15 minutes and 57 seconds of kernel mode time used, and just my luck it's in the Visual Studio code. It appears to be in some kind of code that's parsing my c++ in the background, perhaps looking for syntax errors or to enable Intellisense. Nothing seems particularly unusual about the callstack though, it doesn't appear to be stuck in a spin lock like I originally guessed. So I wonder if it's stuck at all.

At this point we don't know if it's stuck in kernel mode, or if the parsing code is stuck in some sort of loop calling an expensive kernel mode function over and over. If it does ever return from kernel mode, it should eventually hit the address 3fbeb857, which you can observe above is the return address of CreateFileMapping back into the Visual Studio code.
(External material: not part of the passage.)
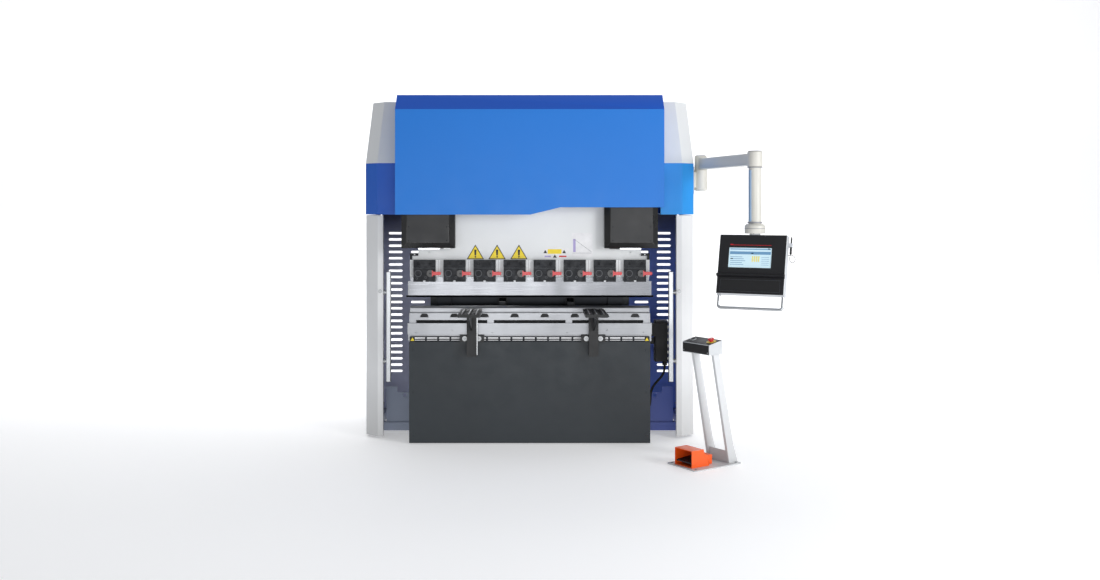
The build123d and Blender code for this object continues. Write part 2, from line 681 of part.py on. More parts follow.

So I put a breakpoint at 0x3fbeb857 and hit run. The breakpoint never gets hit.

So it is stuck in kernel mode. Perhaps it would be useful to know what file it's trying to map, since it's obviously unable to map it. Referring back to the callstack I've highlighted the first argument of CreateFileMapping (0000016c), which the MSDN documentation states is a handle to the file trying to be mapped.  Luckily this means it's easy to get information about this handle.

0: kd> !handle 16c f
processor number 0, process 822338b0
PROCESS 822338b0 SessionId: 0 Cid: 0250 Peb: 7ffde000 ParentCid: 0294
            DirBase: 02a50380 ObjectTable: e264ffb8 HandleCount: 33104.
            Image: vcpkgsrv.exe

Handle table at e18b9000 with 33104 Entries in use
016c: Object: 81f4b808 GrantedAccess: 0013019f Entry: e10402d8
            Object: 81f4b808 Type: (825e9ad0) File
            ObjectHeader: 81f4b7f0 (old version)
                        HandleCount: 1 PointerCount: 1
                        Directory Object: 00000000 Name:
                                    \DOCUME~1\ADMINI~1\LOCALS~1\Temp\edg41.tmp {HarddiskVolume1}

Ahaaa. Err, not really. At least it's more information, but this doesn't help too much.

At this point it might be useful to see a call trace. A crude way to do this is to just hit F5 and break a couple times, and see where you end up. When I did this about 5 times I only ever ended up inside a total of 3 different functions: nt!PspExpandQuota, nt!PsChargeSharedPoolQuota, and nt!MmRaisePoolQuota.

A cursory disassembly of these 3 functions shows that a certain code path of nt!PsChargeSharedPoolQuota calls nt!PspExpandQuota, which in turn has a certain code path that calls nt!MmRaisePoolQuota. There doesn't seem to be any indirect recursion between these 3 functions, so we can rule that out, and instead focus on finding the highest function in the callstack that ever gets reached. An obvious first guess is nt!PsChargeSharedPoolQuota just based on the call graph. Putting a breakpoint on the ret statement from that function reveals that it is never reached.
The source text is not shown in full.